Tymoteusz Kucharczyk jest jedną z wschodzących gwiazd włoskiej serii Rok Cup. To bez wątpienia najjaśniejsza postać włoskiej serii, a szczególnie jej północnej strefy. Polski kierowca należy do grona zwycięzców tegorocznych rozgrywek strefowych.
Jeszcze przed zakończeniem sezonu rozgrywkowego północnej strefy Rok Cup Tymoteusz Kucharczyk rozstrzygnął rywalizację w kategorii Mini Rok na swoją korzyść. Mało tego, Polak nie wystartował w jednej z rund sezonu zasadniczego, a i tak przed ostatnim, dziewiątym weekendem wyścigowym został ogłoszony zwycięzcą. Rozgrywki zakończył z przewagą 70 punktów nad kolejnym w stawce, również polskim kierowcą, Karolem Pasiewiczem.
Tegoroczny sezon jest niezwykle udany dla Tymka, który rządzi i dzieli na włoskich torach, wyrastając powoli na jedną z głównych postaci włoskiej serii Roka. W czym tkwi sekret niesamowicie skutecznej jazdy polskiego kierowcy? Czy jest to talent? Umiejętności? Świetnie przygotowany sprzęt? Pewnie każdego po trochu. Tymek po prostu lubi wygrywać, a rywalizację w dowolnej serii i kategorii traktuje bardzo poważnie. Jest prawdziwym sportowcem, który skupia się na najważniejszej rzeczy: zwycięstwie.
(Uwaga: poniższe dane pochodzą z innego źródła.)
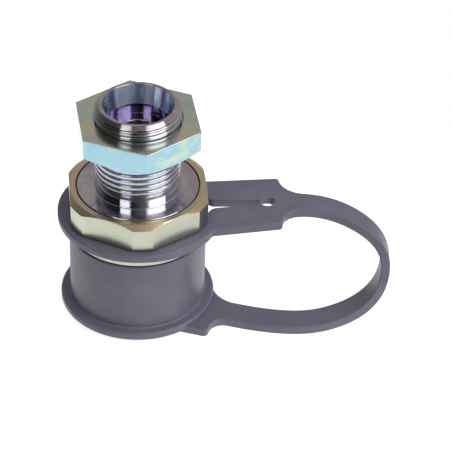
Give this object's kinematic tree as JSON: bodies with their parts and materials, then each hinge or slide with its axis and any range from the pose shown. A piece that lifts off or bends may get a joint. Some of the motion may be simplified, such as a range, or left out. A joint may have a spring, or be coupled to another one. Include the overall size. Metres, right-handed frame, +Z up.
{
  "type": "hydraulic brake coupling",
  "caption": "Male hydraulic trailer brake coupling with a threaded bulkhead tail, thin lock nut, hexagon body and a soft dust cap held by a looped strap.",
  "frame": {"origin": "on the coupling's axis in the plane of the dust cap's closed end, which it stands on", "axes": "+Z up the axis to the threaded port, +X towards the dust cap's strap, +Y to the back"},
  "size_m": [0.0795, 0.0378, 0.0562],
  "materials": {
    "zinc_body": "zinc plated, iridescent clear passivation",
    "zinc_adapter": "zinc plated, iridescent blue passivation",
    "zinc_nut": "zinc plated, iridescent blue passivation",
    "soft_grey": "moulded soft vinyl, semi-matt",
    "valve_steel": "turned bright",
    "spring_steel": "drawn wire",
    "guide_brass": "turned",
    "seal_rubber": "matt",
    "backup_plastic": "cut from tube"
  },
  "bodies": {
    "coupling": {"coupling_body": "zinc_body", "adapter": "zinc_adapter", "valve_guide": "guide_brass", "guide_ring": "spring_steel", "adapter_o_ring": "seal_rubber", "adapter_backup_ring": "backup_plastic"},
    "nut": {"lock_nut": "zinc_nut"},
    "poppet": {"valve_poppet": "valve_steel", "poppet_seal": "seal_rubber", "poppet_tip": "valve_steel", "valve_spring": "spring_steel"},
    "cap": {"dust_cap": "soft_grey"}
  },
  "joints": [
    {"name": "nut_travel", "type": "slide", "parent": "coupling", "child": "nut", "axis": [0, 0, 1], "range_m": [-0.0095, 0.0035]},
    {"name": "poppet_slide", "type": "slide", "parent": "coupling", "child": "poppet", "axis": [0, 0, 1], "range_m": [0, 0.004], "stiffness_N_per_m": 1500, "springref_m": -0.004, "deforming": ["valve_spring"]},
    {"name": "cap_swivel", "type": "hinge", "parent": "coupling", "child": "cap", "pos_m": [0, 0, 0.026], "axis": [0, 0, 1], "continuous": true}
  ]
}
Już niebawem finał rozgrywek Rok Cup we Włoszech, który zostanie rozegrany na torze w Adrii. W najbliższy weekend kierowcy wszystkich stref regionalnych zmierzą się w finałowej imprezie. W zawodach wystartuje również Tymek Kucharczyk.
Więcej o kierowcy w najbliższym numerze Polskiego Kartingu.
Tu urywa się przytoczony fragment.